The couple bought the 1108ha (917 eff.) sheep and beef farm in 2013 and have since progressively upgraded the infrastructure and improved the pastures and stock genetics.
The farm runs 4369 sheep, which includes 2585 mixed age ewes and 845 two-tooths; cattle numbers stand at 1740.
The Kings were able to buy the farm as a result of Ron and his three siblings -- all accomplished shearers -- pooling their financial resources in 2001 and buying Mangaroa Station, near Wairoa. As a result of upgrading this farm, working hard and saving money, all now own their own farms.
Ron’s sister Nukuhia and her husband Bart Hadfield, who now own Mangaroa Station, won the Ahuwhenua Trophy for the top sheep and beef farm in 2015.
Buzz King admits she was nervous at the start of the day, having to speak in front of a large group, but in the end it wasn’t as bad as she expected. She says the key to their success is a strong work ethic, something she tries to instil in young people who come to work on the farm.
“Even if we don’t win we’ve learnt a lot and the amount of feedback we have had has been tremendous. You can’t image how humbling it is to be a part of the Ahuwhenua trophy contest,” she told Rural News.
Ron says the strong work ethic and a disciplined approach has got them and their whanau where they are today.
“We had the same goal: all of us owning our own farms; that’s a big part of our story. And we don’t do things for the ‘now’, we do things looking forward to the future because we want a sustainable business future generations of our whanau.”
The judges selected Ron and Buzz as finalists, praising their clear vision, commitment to repay debt, and business approach primarily focused on increasing stock units by improving productivity. They noted the strong supportive whānau and the couple’s commitment to the local community.
The final field day saw another 150 people turn up to Pukepoto Farm Trust, near the tiny settlement of Ongarue, about 20 minutes north of Taumarunui. Most people understand Pukepoto to mean ‘little hill’, but in this case it means blue clay.
The farm is a typical hill country farm with high steep hills and gullies that drop down to feed the Ongarue and Ohura Rivers and ultimately the Whanganui River.
The property consists of 1400ha of which just over 1000ha are farmed. About 100ha are covenanted under the Ngā Whenua Rāhui scheme. Currently the property winters 6000 Romney ewes and 300 mainly Angus cattle.
One trustee of Pukepoto, Weo Maag, says they were pleased with the turnout to the field day and he was chuffed at their positive feedback.
“There were excellent comments from people who know this farm and who know about farming; to get this sort of response is encouraging. It’s been a busy time for us and our staff and we’re satisfied we gave it our best shot.”

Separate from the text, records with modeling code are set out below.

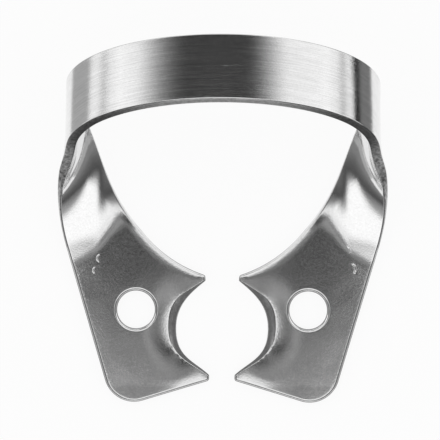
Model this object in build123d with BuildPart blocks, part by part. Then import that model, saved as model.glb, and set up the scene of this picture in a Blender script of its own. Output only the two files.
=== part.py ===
from build123d import *
from math import cos, radians, sin, tan
import os

# A rubber dam clamp: one piece of spring steel sheet, blanked flat and then bent.
# A leaning arch, the bow, joins two twisted legs, and each leg ends in a flat jaw.
# Frame: Z up and away from the gum, Y towards the bow, and X across the two jaws.
# The origin is on the tooth's axis, level with the underside of the jaws.

# Sheet
sheet_thickness = 0.8
edge_chamfer = 0.2

# Bow: half an ellipse seen along Y, in a plane that leans back. The strip stands square to it.
bow_half_span = 12.5
bow_rise = 8.4
bow_width = 5.75
bow_lean = 25.0
bow_foot_height = 5.6
bow_foot_setback = 16.9
bow_steps = 12
bow_lead_steps = 2

# Leg: both edges leave the bow along it and reach the jaw in its plane, and these are the
# lengths of their tangent handles
leg_drop = 2.9
leg_front_reach = 5.7
leg_back_reach = 5.0
leg_steps = 9

# Jaw: the corners' places are those of the sharp outline, before rounding
shoulder_setback = 6.4
jaw_side_angle = 16.5
neck_width = 5.95
neck_angle = 40.0
neck_run = 0.8
corner_half_width = 8.6
corner_forward = 6.45
corner_radius = 2.4

# Prongs: the blunt ends of the jaw's two points, before the seat is ground between them
back_prong_half_gap = 1.35
back_prong_setback = 4.25
front_prong_half_gap = 1.0
front_prong_forward = 4.13
prong_radius = 0.25

# Seat: the rim of the hollow at the underside. Each half is a curve from the middle to the
# tip, with a tangent handle at each end.
seat_half_gap = 3.63
seat_back_handle = 1.7
seat_front_handle = 2.4
back_tip_half_gap = 1.12
back_tip_setback = 4.11
back_tip_angle = 52.0
back_tip_handle = 2.1
front_tip_half_gap = 0.76
front_tip_forward = 4.05
front_tip_angle = 44.0
front_tip_handle = 1.9

# Bevel: the seat's wall leans back, so the rim on top is wider, with middle handles of its own
bevel_width = 0.62
bevel_setback = 0.2
bevel_tip_width = 0.12
bevel_back_handle = 2.6
bevel_front_handle = 2.8

# Forceps hole
hole_radius = 1.5
hole_half_spacing = 6.85
hole_setback = 1.5
hole_chamfer = 0.2

# Worked out from the sizes above
bow_mid_half_span = bow_half_span - sheet_thickness / 2
bow_mid_rise = bow_rise - sheet_thickness / 2
lean_slope = tan(radians(bow_lean))
bow_reach = Vector(0, -cos(radians(bow_lean)), sin(radians(bow_lean))) * (bow_width / 2)


def heading(angle):
    """Direction in the jaw's plane: forwards, turned inwards by an angle from the Y axis."""
    return Vector(-sin(radians(angle)), -cos(radians(angle)), 0)


# The jaw's corners, on the middle of the sheet
side_run = (shoulder_setback + corner_forward) / cos(radians(jaw_side_angle))
corner = Vector(corner_half_width, -corner_forward, sheet_thickness / 2)
shoulder = corner - heading(jaw_side_angle) * side_run
neck = shoulder + heading(jaw_side_angle + 90) * neck_width

# The leg's two edges, on the middle of the sheet
bow_foot = Vector(bow_mid_half_span, bow_foot_setback, bow_foot_height)
down_the_bow = Vector(0, -lean_slope, -1)
front_edge = Bezier(
    bow_foot + bow_reach,
    bow_foot + bow_reach + down_the_bow * leg_drop,
    shoulder - heading(jaw_side_angle) * leg_front_reach,
    shoulder,
)
back_edge = Bezier(
    bow_foot - bow_reach,
    bow_foot - bow_reach + down_the_bow * leg_drop,
    neck - heading(neck_angle) * leg_back_reach,
    neck,
)

# The right half's sections from the top of the bow to the jaw: where the front and the back
# edge are, and their directions there
sections = []
for step in range(-bow_lead_steps, bow_steps + 1):
    turn = radians(90 * step / bow_steps)
    rise = bow_mid_rise * cos(turn)
    middle = Vector(
        bow_mid_half_span * sin(turn),
        bow_foot_setback + lean_slope * rise,
        bow_foot_height + rise,
    )
    fall = bow_mid_rise * sin(turn)
    travel = Vector(bow_mid_half_span * cos(turn), -lean_slope * fall, -fall).normalized()
    sections.append((middle + bow_reach, middle - bow_reach, travel, travel))
for step in range(1, leg_steps + 1):
    share = step / leg_steps
    sections.append((
        front_edge.position_at(share, position_mode=PositionMode.PARAMETER),
        back_edge.position_at(share, position_mode=PositionMode.PARAMETER),
        front_edge.tangent_at(share, position_mode=PositionMode.PARAMETER),
        back_edge.tangent_at(share, position_mode=PositionMode.PARAMETER),
    ))

with BuildPart() as strip:
    for front, back, front_travel, back_travel in sections:
        across = front - back
        travel = front_travel + back_travel
        along = (travel - across * (travel.dot(across) / across.dot(across))).normalized()
        # An edge that crosses the section at a slant is cut wider by it
        front_chamfer = edge_chamfer / along.dot(front_travel)
        back_chamfer = edge_chamfer / along.dot(back_travel)
        reach = across.length / 2
        wall = sheet_thickness / 2 - edge_chamfer
        with BuildSketch(Plane(origin=(front + back) / 2, x_dir=across, z_dir=along)):
            Polygon(
                (-reach, -wall),
                (back_chamfer - reach, -sheet_thickness / 2),
                (reach - front_chamfer, -sheet_thickness / 2),
                (reach, -wall),
                (reach, wall),
                (reach - front_chamfer, sheet_thickness / 2),
                (back_chamfer - reach, sheet_thickness / 2),
                (-reach, wall),
                align=None,
            )
    loft()
    split(bisect_by=Plane.YZ)

# The right jaw, with chamfers all along its outline but for the seam with the strip
with BuildPart() as jaw:
    with BuildSketch():
        with BuildLine():
            side = Line((shoulder.X, shoulder.Y), (corner.X, corner.Y))
            front = Line(side @ 1, (front_prong_half_gap, -front_prong_forward))
            gap = Line(front @ 1, (back_prong_half_gap, back_prong_setback))
            run = PolarLine((neck.X, neck.Y), neck_run, direction=heading(neck_angle))
            TangentArc(run @ 1, gap @ 1, tangent=run % 1)
            Line(run @ 0, side @ 0)
        make_face()
        fillet(vertices().sort_by_distance((corner.X, corner.Y))[0], corner_radius)
        fillet(vertices().sort_by(Axis.X)[:2], prong_radius)
    extrude(amount=sheet_thickness)
    seam = Plane(origin=shoulder, z_dir=heading(jaw_side_angle))
    chamfer(edges().filter_by(Plane.XY) - faces().filter_by(seam)[0].edges(), edge_chamfer)
    with Locations((hole_half_spacing, hole_setback, sheet_thickness)):
        Hole(hole_radius)
    chamfer(edges(Select.LAST).filter_by(GeomType.CIRCLE), hole_chamfer)

# What is ground away from the right jaw: the walls run straight from one rim to the other
rims = (
    (0, 0, 0, 0, seat_front_handle, seat_back_handle),
    (
        sheet_thickness,
        bevel_width,
        bevel_setback,
        bevel_tip_width,
        bevel_front_handle,
        bevel_back_handle,
    ),
)
with BuildPart() as grind:
    for height, width, setback, tip_width, front_handle, back_handle in rims:
        middle = Vector(seat_half_gap + width, setback)
        back_tip = Vector(back_tip_half_gap, back_tip_setback + tip_width)
        front_tip = Vector(front_tip_half_gap, -front_tip_forward - tip_width)
        with BuildSketch(Plane.XY.offset(height)):
            with BuildLine():
                Bezier(
                    front_tip,
                    front_tip - heading(front_tip_angle) * front_tip_handle,
                    middle - Vector(0, front_handle),
                    middle,
                )
                Bezier(
                    middle,
                    middle + Vector(0, back_handle),
                    back_tip + heading(-back_tip_angle) * back_tip_handle,
                    back_tip,
                )
                Line(back_tip, front_tip)
            make_face()
    loft(ruled=True)

with BuildPart() as clamp:
    add(strip.part)
    add(jaw.part)
    add(grind.part, mode=Mode.SUBTRACT)
    mirror(about=Plane.YZ)
clamp.part.label = "clamp"

os.makedirs("parts", exist_ok=True)
export_step(clamp.part, "parts/clamp.step")
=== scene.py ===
import math

import bmesh
import bpy
import numpy as np
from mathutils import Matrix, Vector
from mathutils.geometry import delaunay_2d_cdt


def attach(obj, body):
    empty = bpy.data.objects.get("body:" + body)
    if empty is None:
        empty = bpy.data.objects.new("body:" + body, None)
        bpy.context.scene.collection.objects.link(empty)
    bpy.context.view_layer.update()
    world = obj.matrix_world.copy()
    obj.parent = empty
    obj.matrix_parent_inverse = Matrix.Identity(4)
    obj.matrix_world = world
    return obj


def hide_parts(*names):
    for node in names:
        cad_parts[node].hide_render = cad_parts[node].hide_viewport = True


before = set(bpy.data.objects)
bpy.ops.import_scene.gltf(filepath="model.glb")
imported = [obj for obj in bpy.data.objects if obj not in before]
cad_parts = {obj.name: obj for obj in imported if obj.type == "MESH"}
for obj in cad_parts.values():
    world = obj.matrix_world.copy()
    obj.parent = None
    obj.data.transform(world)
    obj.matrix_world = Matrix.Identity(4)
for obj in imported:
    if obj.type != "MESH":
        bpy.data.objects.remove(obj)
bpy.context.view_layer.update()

# A rubber dam clamp, dressed as one dense mesh of spring steel in the place of the plain solid.
# Lengths of the clamp are in millimetres, as in its drawing, and the mesh is in metres.
# Z is up, Y runs towards the bow, and X across the two jaws.
METRES_PER_MM = 0.001

# Sheet
SHEET_THICKNESS = 0.8
EDGE_RADIUS = 0.24
BOW_EDGE_RADIUS = 0.11

# Bow: a hair smaller than the solid's, because its edges are blunted less
BOW_HALF_SPAN = 12.475
BOW_RISE = 8.36
BOW_WIDTH = 5.68
BOW_LEAN = 25.0
BOW_FOOT_HEIGHT = 5.6
BOW_FOOT_SETBACK = 16.9

# Leg
LEG_DROP = 2.9
LEG_FRONT_REACH = 5.61
LEG_BACK_REACH = 5.0
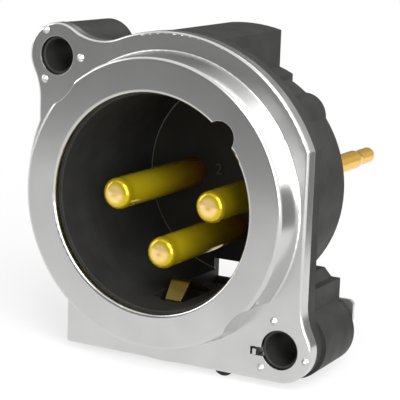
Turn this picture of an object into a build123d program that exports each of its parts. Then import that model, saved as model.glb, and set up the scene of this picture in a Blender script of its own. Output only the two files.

The judges who selected Pukepoto Farm Trust as a finalist say they were impressed with its collaborative approach to governance and its use of a mix of skills to full advantage. They also praised its financial management, setting of clear and simple key performance indicators and commitment to improving animal performance.
Ahuwhenua Trophy committee chairman Kingi Smiler says all three field days were professionally run and they applaud this effort. This you would expect from three top-performing Māori sheep and beef farmers, he says. Now the judges have much to ponder as the awards dinner draws near (May 26).
Nearly 800 people are expected to attend the function – leading figures in national and local politics, Maori, agribusiness and whanau of the finalists. The Young Maori Farmer of the year will also be named.